Eggs and Cholesterol Have a Complicated Health Relationship — What Have We Gotten Wrong?



Key Takeaways on Eggs and Cholesterol

  • In the 1960s, the American Heart Association (AHA) issued a warning that egg consumption led to higher cholesterol levels. As a result, egg consumption plummeted in the U.S.
  • A 2015 study found that the AHA warning may have been slightly overstated; sentiment around eggs and cholesterol levels began to improve, and consumption rose.
  • Another study from 2025 actually links eggs to improving cholesterol levels.

In 1968, the egg had a great fall. The American Heart Association (AHA) warned that egg consumption led to high cholesterol.
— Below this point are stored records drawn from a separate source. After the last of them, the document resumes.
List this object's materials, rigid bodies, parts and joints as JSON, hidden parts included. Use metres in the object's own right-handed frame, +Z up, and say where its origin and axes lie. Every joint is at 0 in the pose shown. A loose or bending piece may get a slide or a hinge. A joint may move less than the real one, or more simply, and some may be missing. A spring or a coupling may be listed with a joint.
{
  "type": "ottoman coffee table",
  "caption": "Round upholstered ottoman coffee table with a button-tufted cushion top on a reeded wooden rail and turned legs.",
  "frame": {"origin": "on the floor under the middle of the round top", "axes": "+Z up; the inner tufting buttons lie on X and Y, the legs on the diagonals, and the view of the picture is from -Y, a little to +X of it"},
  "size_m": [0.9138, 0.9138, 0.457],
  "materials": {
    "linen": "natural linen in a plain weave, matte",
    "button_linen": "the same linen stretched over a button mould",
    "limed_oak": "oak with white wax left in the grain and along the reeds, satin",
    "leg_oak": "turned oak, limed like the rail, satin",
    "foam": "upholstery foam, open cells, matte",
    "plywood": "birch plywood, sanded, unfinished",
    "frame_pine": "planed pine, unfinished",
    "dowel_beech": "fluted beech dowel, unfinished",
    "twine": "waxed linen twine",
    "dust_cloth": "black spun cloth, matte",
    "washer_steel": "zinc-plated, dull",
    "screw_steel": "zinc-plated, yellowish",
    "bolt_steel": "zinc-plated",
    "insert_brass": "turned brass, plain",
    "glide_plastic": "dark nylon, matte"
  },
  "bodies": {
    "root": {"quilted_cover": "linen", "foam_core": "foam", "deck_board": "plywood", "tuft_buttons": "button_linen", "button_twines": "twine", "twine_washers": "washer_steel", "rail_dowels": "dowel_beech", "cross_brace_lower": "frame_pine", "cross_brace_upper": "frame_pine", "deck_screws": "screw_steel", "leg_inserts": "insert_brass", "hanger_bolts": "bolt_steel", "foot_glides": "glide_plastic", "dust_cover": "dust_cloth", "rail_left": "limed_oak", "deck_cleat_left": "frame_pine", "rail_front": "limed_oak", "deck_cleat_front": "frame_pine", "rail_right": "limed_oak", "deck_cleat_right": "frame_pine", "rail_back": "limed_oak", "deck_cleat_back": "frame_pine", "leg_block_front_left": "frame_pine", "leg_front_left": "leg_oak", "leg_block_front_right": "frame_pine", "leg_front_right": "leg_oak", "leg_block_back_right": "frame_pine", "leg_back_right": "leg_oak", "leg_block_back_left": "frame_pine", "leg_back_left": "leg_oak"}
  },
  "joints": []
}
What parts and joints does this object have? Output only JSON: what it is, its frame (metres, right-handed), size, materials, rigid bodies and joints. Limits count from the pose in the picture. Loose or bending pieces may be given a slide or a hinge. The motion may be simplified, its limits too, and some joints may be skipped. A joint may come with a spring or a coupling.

They advised adults to limit their egg intake to no more than three whole eggs per week.

Many Americans heeded the advice. They slashed scrambled eggs from breakfast, stopped bringing egg salad sandwiches to picnics, and omitted poached eggs from frisée salads.

Then, in 2015, the guidelines changed, and cholesterol warnings were removed. Eggs were exonerated. In recent years, researchers have realized the real culprit behind high cholesterol. And they’ve also learned how eggs may actually combat, not cause, high cholesterol.

Warnings for Eggs and Cholesterol

Consumers typically ignore dietary guidelines, but the 1968 warning against eggs was different. It was one of the first food items called out by a health organization as problematic, according to a 2015 study in Nutrients. The AHA “admonished” the egg, as one researcher put it, and argued that eggs needed to be restricted to lower a person’s risk of cardiovascular disease.

“Past dietary recommendations were based on the assumption that the high levels of cholesterol in eggs would increase LDL-cholesterol, which increases the risk of cardiovascular disease,” Jonathan D. Buckley, the dean of the School of Allied Health and Human Performance at Adelaide University in Australia, told Discover.

The egg was tried in the court of public opinion and found guilty. Long-term studies have confirmed that American consumers avoided eggs in the decades following the AHA warning.

In the early 1970s, participants in a long-term study reported eating a mean of 3.6 eggs per week. But in the follow-up surveys in the 1980s and 1990s, respondents said they had dropped their egg consumption to a mean of 1.8 per week, according to a 2025 study in Nutrients.


Read More: How Eggs Can Harbor Salmonella, Even When They Look Perfectly Clean


Rethinking Eggs Impact on Cholesterol

After egg warnings were ditched in 2015, the egg’s public image began to improve, and respondents to the long-term study reported eating eggs at a rate closer to what was seen in the 1970s.

Scientists also changed their stance on eggs after evidence confirmed that although eggs are high in cholesterol, they do not raise LDL-cholesterol in most people.

“We now know that it is saturated fat in the diet that is the problem, not eggs,” Buckley told Discover.

Once eggs were acquitted and scientists knew the real culprit was saturated fat, researchers began to question if eating eggs daily could help a person lower their cholesterol.

In 2025, Buckley was part of a team of researchers who measured whether dietary cholesterol or saturated fat had an impact on a person’s LDL-cholesterol. They found eggs to be the ideal study subject.

“Eggs are a bit unique in that they are one of the few foods […] that is high in cholesterol and low in saturated fat, so they are ideal for using in a study to manipulate dietary cholesterol and saturated fat intakes independently […] to examine the effects of each on LDL-cholesterol,” Buckley told Discover.

Eggs May Actually Improve Cholesterol

In the study, which was published in the American Journal of Clinical Nutrition, 48 participants finished a five-week restricted diet. They were split into three groups. The EGG group was instructed to eat two eggs per day as part of a high-cholesterol, low-saturated-fat diet. The EGG-FREE group couldn’t eat eggs, and they had to aim for a low-cholesterol, high-saturated fat diet. The control group, CON, had a high-saturated-fat, high-cholesterol diet with up to one egg per week.

The participants started the study with similar LDL-cholesterol levels. But after five weeks, the EGG group had lower LDL cholesterol than the other two groups.

“This means that the more saturated fat a person ate, the higher their LDL-cholesterol was,” Buckley told Discover. “There was no such relationship with dietary cholesterol intake. Therefore, it is saturated fat intake that increases LDL-cholesterol, not cholesterol intake.”

Does this also mean people can go back to eating eggs?

“Yes, people can have eggs every day,” Buckley said. “We have shown that it is fine to eat two eggs per day.”

This article is not offering medical advice and should be used for informational purposes only.